Daha önce AKP hükümetinde Kültür ve Turizm Bakanlığı yapmış olan Ertuğrul Günay, Habertürk canlı yayınına katıldı. Kanal İstanbul ve Belediyecilik konularının tartışıldığı programda, moderatör  Serap Belet,  Erdoğan'ın AKP'li belediyelere yaptığı çağrıyı hatırlattı.

Erdoğan'ın "İhaleleri canlı yayınlayın. Sosyal medya belediyeciliği asla gerçek belediyeciliğin yerini alamaz. Özellikle imar düzenlemelerinde asla şaibeye yer vermeyecek şekilde adil ve açık bir çalışmaortaya koymanız gerekiyor. Şeffaf bir şekilde bu ihaleleri yayınlayın" sözlerini hatırlatan Belek, Ertuğrul Günay'a "Sizce neden böyle çağrı yapma ihtiyacı duyuldu?" diye sordu.

Ertuğrul Günay, söz konusu soruya dikkat çekici bir yanıt verdi. "Erdoğan muhalefete hazırlanıyor." diyen Günay'ın sözleri şu şekilde:

"Erdoğan muhalefette olsa iktidara dünyayı dar ederdi"

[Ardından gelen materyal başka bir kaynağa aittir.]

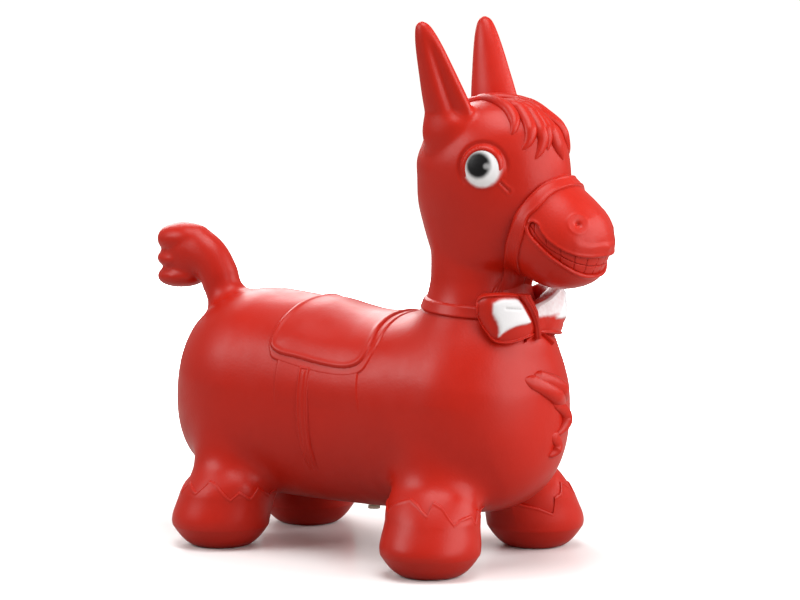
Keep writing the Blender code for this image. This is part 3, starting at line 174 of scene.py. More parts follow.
def clouded(name, colour=RED, shade=RED_SHADE, roughness=GLOSS, grain=GRAIN):
    """A satin plastic: two tones clouded together, a rougher and a smoother gloss, and a fine grain."""
    made = bpy.data.materials.new(name)
    tree, end = new_tree(made, "ShaderNodeOutputMaterial")
    place = new_node(tree, "TexCoord").outputs["Object"]
    cloud = new_node(tree, "TexNoise", Vector=place, Scale=CLOUD_SCALE, Detail=4.0, Roughness=0.6)
    tone = new_node(tree, "MapRange", Value=cloud.outputs["Fac"], From_Min=0.35, From_Max=0.68,
                    To_Min=0.0, To_Max=0.5)
    sheen = new_node(tree, "TexNoise", Vector=place, Scale=SHEEN_SCALE, Detail=3.0)
    gloss = new_node(tree, "MapRange", Value=sheen.outputs["Fac"], From_Min=0.3, From_Max=0.7,
                     To_Min=roughness - 0.05, To_Max=roughness + 0.07)
    fine = new_node(tree, "TexNoise", Vector=place, Scale=GRAIN_SCALE, Detail=2.0)
    bump = new_node(tree, "Bump", Height=fine.outputs["Fac"], Strength=grain, Distance=GRAIN_HEIGHT)
    surface = new_node(tree, "BsdfPrincipled", Specular_IOR_Level=0.30, Roughness=gloss.outputs["Result"],
                       Normal=bump.outputs["Normal"],
                       Base_Color=blended(tree, (*colour, 1.0), shade, tone.outputs["Result"]))
    feed(tree, end, "Surface", surface.outputs[0])
    return made


def blended(tree, under, over, share):
    """Two colours mixed, the first a colour or a socket, by a socket that gives the second's share."""
    blend = tree.nodes.new("ShaderNodeMix")
    blend.data_type = "RGBA"
    for name, value in (("A", under), ("B", (*over, 1.0)), ("Factor", share)):
        feed(tree, blend, name, value)
    return blend.outputs["Result"]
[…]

"Muhalafete doğru bir hazırlık yapılıyor gibi geldi bana. Sayın Erdoğan muhalefet olsa, bugünkü muhalefet de iktidar olsa, Erdoğan onlara dünyayı dar ederdi diye düşünüyorum. Ama tabi belediyeler de muhalefete geçtiği için Erdoğan hafif hafif hazırlık yapıyor." diyen Günay, ihalelerin saydam olabilmesi için "şefffalık ve katılımcığın" gerekliliğini vurguladı.

Günay, şefffalık için yalnızca ihalelerin canlı yayınlanmasının yetmeyeceğini, ihale hazırlık sürecinin de şeffaf olması gerektiğini söyledi. Günay, bunun da katılımcılıkla sağlanabileceğini belirtti.

Günay şunları söyledi:

"Tabi ihalelerin saydam olması bence çok doğru. Bence sadece ihaleler değil ihaleye hazırlık sürecinin de saydam olması gerekir. İhaleye hazırlık sürecinde öyle şartlar konuyor ki kim girerse girsin adrese teslim oluyor sonuçta. Ama tabi bu 19- 20 yıl yerel ve merkezi iktidarı sürdürdükten sonra söylenince buna Frenkler 'Gece yarısı günaydın' diyorlar. Gece yarısı günaydın! Bu baştan olması gereken bir şeydi. Zaten milletin çok büyük çoğunluğu bu beklentilerle AKP'ye destek verdi. Üç "Y" ile mücadele: Yolsuzlukla, yoksullukla ve yasaklarla.

Bu ihale süreci yolsuzluğun büyük ölçüde olduğu bir süreç. Ama şimdiye kadar ne yerel yönetimde ne merkezi yönetimde bu gereklere uyulmadı. Bugün bu eşikte Erdoğan'ın bunu söylemesini anlamsız bulmam ben. Yani yanlıştan nerde dönülürse bence o iyi bir adımdır ama çok geç bir adımdır.

Bugün tabi şunu da görüyorum ben; 2019'dan beri hemen hemen bütün büyükşehirler muhalefet blokuna geçti, belediyeleri zapturapt alma konusunda, yardım toplaması, halka ulaşması, yatırım yapması bir düzene, disipline sokma, gözaltına alma gibi bir gayret var. Muhalefet belediyeleri de buna uyacaktır, uymalı da. Sadece ihaleler değil dediğim gibi hazırlık süreçleri de şaffaf ve katılımcı olmalı.

Bu sözleri dinleyince 20 küsur yıl önce yazdığım bir yazıyı hatırladım Ankara'da bir dergide... Yazının başlığı; "Dürüstlük için saydamlık, demokrasi için katılımcılık"... Demokrasi sadece 4-5 yılda bir sandığa gitmek değil, katılımcığı da sağlamaktır. Şeffaf olmaktır. Yapmasanız da kapalı kapılar ardından şaibeler yayılıyor. 

Şimdi arkadaşlar bunlara devlet projesi diyor, bunlar devlet projesi değil. Müteahhitlik projesi."